Os anos 1980 voltaram. Por muito tempo, esta foi a década renegada. Sua música, suas roupas, a indústria do entretenimento estadunidense em massa. Mas, ah, isso são águas passadas - já faz 40 anos que o ano de 1980 passou por nós. E, então, eles voltaram. Os filtros VHS usados em smartphones, as camisetas e calças folgadas na moda, as sombras neon na maquiagem e muitas, muitas referências da cultura pop oitentista nas telonas e telinhas. De toda essa enxurrada, a série Pose deu um passo à frente na ousadia e conseguiu explorar um ponto pouco visto até então na ficção: a cena drag e LGBT dos subúrbios nova iorquinos.
Cores, por aqui, não faltam. Não haveria outro jeito melhor de ilustrar os bailes que surgiam nos guetos de uma das maiores metrópoles do mundo. Competições de maquiagem, de figurino, de dança e o protagonismo negro fazem parte da série como tinha que ser, mas não definem a trama por completo. Não se deixe levar pela troca de farpas e estalos de dedos, alívios cômicos usados na medida certa: Pose é também o retrato da marginalização de uma população sem auxílios e sem voz, de uma comunidade por vezes sem-teto, prostituída e expulsa de espaços públicos. Era necessário tratar da incógnita que foi a proliferação do vírus HIV e, por consequência, todo o preconceito e ignorância voltados para a comunidade gay; o abandono parental; a marginalização da comunidade e recomeços.
Mais significativo ainda é quem é porta-voz da trama: aqui se encontra o maior elenco trans da história da televisão, com mais de 50 pessoas na frente e por trás das câmeras que assumem essa identidade de gênero. Foi graças a primeira temporada, lançada em 2017, que uma mulher trans foi indicada pela primeira vez a categorias no Emmy (Janet Mock, diretora, roteirista e produtora da série), e o primeiro homem negro abertamente gay foi indicado como melhor ator de drama (Billy Porter).

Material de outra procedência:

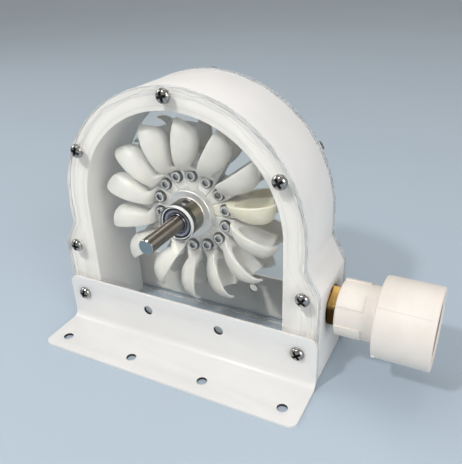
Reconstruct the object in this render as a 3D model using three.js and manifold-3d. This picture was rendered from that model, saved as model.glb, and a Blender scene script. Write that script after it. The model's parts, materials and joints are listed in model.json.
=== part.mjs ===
// Small bench-size impulse turbine: a bucket runner on a shaft inside an arch housing
// with clear cover plates, angle-bracket feet, a brass nozzle nipple and a pipe adapter.
// Units are millimetres, +Z is up, the shaft lies along Y, its long end at the front (-Y).
import * as THREE from 'three';
import { mergeVertices } from 'three/addons/utils/BufferGeometryUtils.js';
import Module from 'manifold-3d';

const wasm = await Module();
wasm.setup();

// Driving dimensions
const HOLE_PITCH = 45;          // between the bracket's four holes
const BRACKET_MARGIN = 10;      // last hole to the bracket's end
const BRACKET_SHEET = 1.5;
const BRACKET_RISE = 30.2;      // height of the upright flange
const BRACKET_REACH = 29.6;     // foot flange, out from the upright's face
const BRACKET_HOLE_RADIUS = 2.75;
const BRACKET_CORNER = 4.8;
const FOLD_RADIUS = 5.5;        // outside of the fold
const FOLD_STEPS = 8;
const UPRIGHT_HOLE_HEIGHT = 20.1;
const FOOT_HOLE_REACH = 20;
const COVER_SHEET = 4;
const HOUSING_DEPTH = 38;
const HOUSING_LIFT = 0.5;       // housing and covers clear the ground by this
const ARCH_RADIUS = 69;
const WINDOW_RADIUS = 57.5;
const ARCH_HEIGHT = 78;         // centre of the arch
const SHAFT_HEIGHT = 78.3;
const SHOULDER_TOP = 66;        // where the straight side starts to slope out
const SHOULDER_LOW = 52.5;
const LOWER_HALF_WIDTH = 76.5;
const FACE_GAP = 0.1;           // between flat faces that bear on each other

const SCREW_INSET = 3.8;        // arch screws, in from the outer edge
const SIDE_SCREW_ANGLE = 29.6;
const SCREW_RADIUS = 2;
const SCREW_HOLE_RADIUS = 2.35;
const SCREW_HEAD_RADIUS = 4;
const SCREW_HEAD_HEIGHT = 2.6;
const SCREW_END = 1.6;          // thread left past the nut
const NUT_ACROSS_CORNERS = 7.9;
const NUT_HEIGHT = 3.2;

const SHAFT_RADIUS = 4;
const SHAFT_FRONT = -24.5;
const SHAFT_CHAMFER = 0.5;
const BEARING_RADIUS = 9.5;
const BEARING_WIDTH = 6;
const BEARING_RECESS = 1.2;     // below the cover's outer face
const RACE_SPLIT = 5.8;         // outside of the inner ring
const RACE_GAP = 0.4;
const RUNNING_GAP = 0.3;

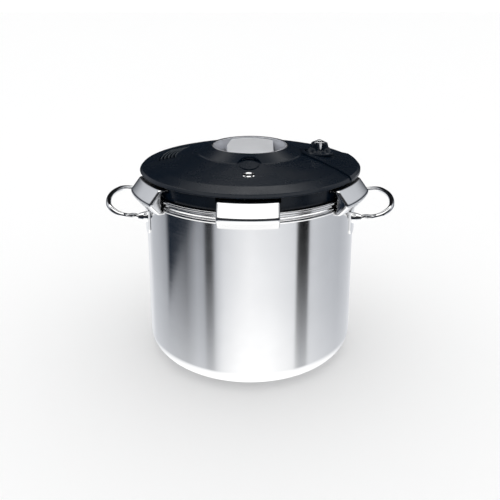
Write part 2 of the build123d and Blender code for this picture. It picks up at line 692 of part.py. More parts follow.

A série se tornou histórica por estes motivos já em sua primeira temporada, mas isso não significa que seja impecável. Apesar do elenco talentoso, a protagonista MJ Rodriguez demora um pouco para convencer do papel de matriarca. Eventualmente acontece, mas até lá, Blanca Evangelista (a personagem) é ofuscada por figuras coadjuvantes como Pray Tell (Billy Porter) e a apaixonante Angel (Indya Moon). Algumas escolhas de roteiro tornam o enredo meio teen que parece deslocado, mas cumpre a função de normalização e humanização das personagens. A direção não é inovadora, mas a direção de arte é maravilhosa. Pesando prós e contras, Pose definitivamente merece seu tempo.
Pessoas bastante jovens para os padrões da indústria assinam o programa. São elas os produtores audiovisuais Ryan Murphy (American Horror Story, Glee, American Crime Story), Brad Falchuck (Glee, Nip/Tuck, The Politician) e o novato Steven Canals. Possivelmente, Pose não existiria não fosse a popularização da cultura drag que veio com o reality show de competição RuPaul’s Drag Race. E o reality, por consequência, talvez não existiria se não fosse o documentário Paris is Burning, lançado em 1991, que abriu um pouco mais as portas para a abordagem da temática na televisão e no cinema. Inclusive, a diretora do longa, Jennie Livingston, é creditada como produtora de Pose por conta da consultoria cedida a produção.
Pose é uma bela dose de empatia e amor ao próximo, além de muito, muito glamour. A primeira temporada entrou há poucos meses na Netflix, mas você ainda não vai encontrar a segunda temporada por lá. Ela só foi veiculada em seu canal de origem, o FX, no ano passado e está disponível no FOX App e deve chegar ao Netflix ainda neste primeiro semestre. Ouvi dizer que os novos episódios se passam no início dos anos 1990, quando o hit ‘Vogue’, de Madonna, estourava nas paradas e evidenciava mais do que nunca a cena drag. Não sei você, mas já estou sedenta para praticar meus passos na frente do espelho.
*publicada originalmente na edição impressa de 08 de janeiro de 2020.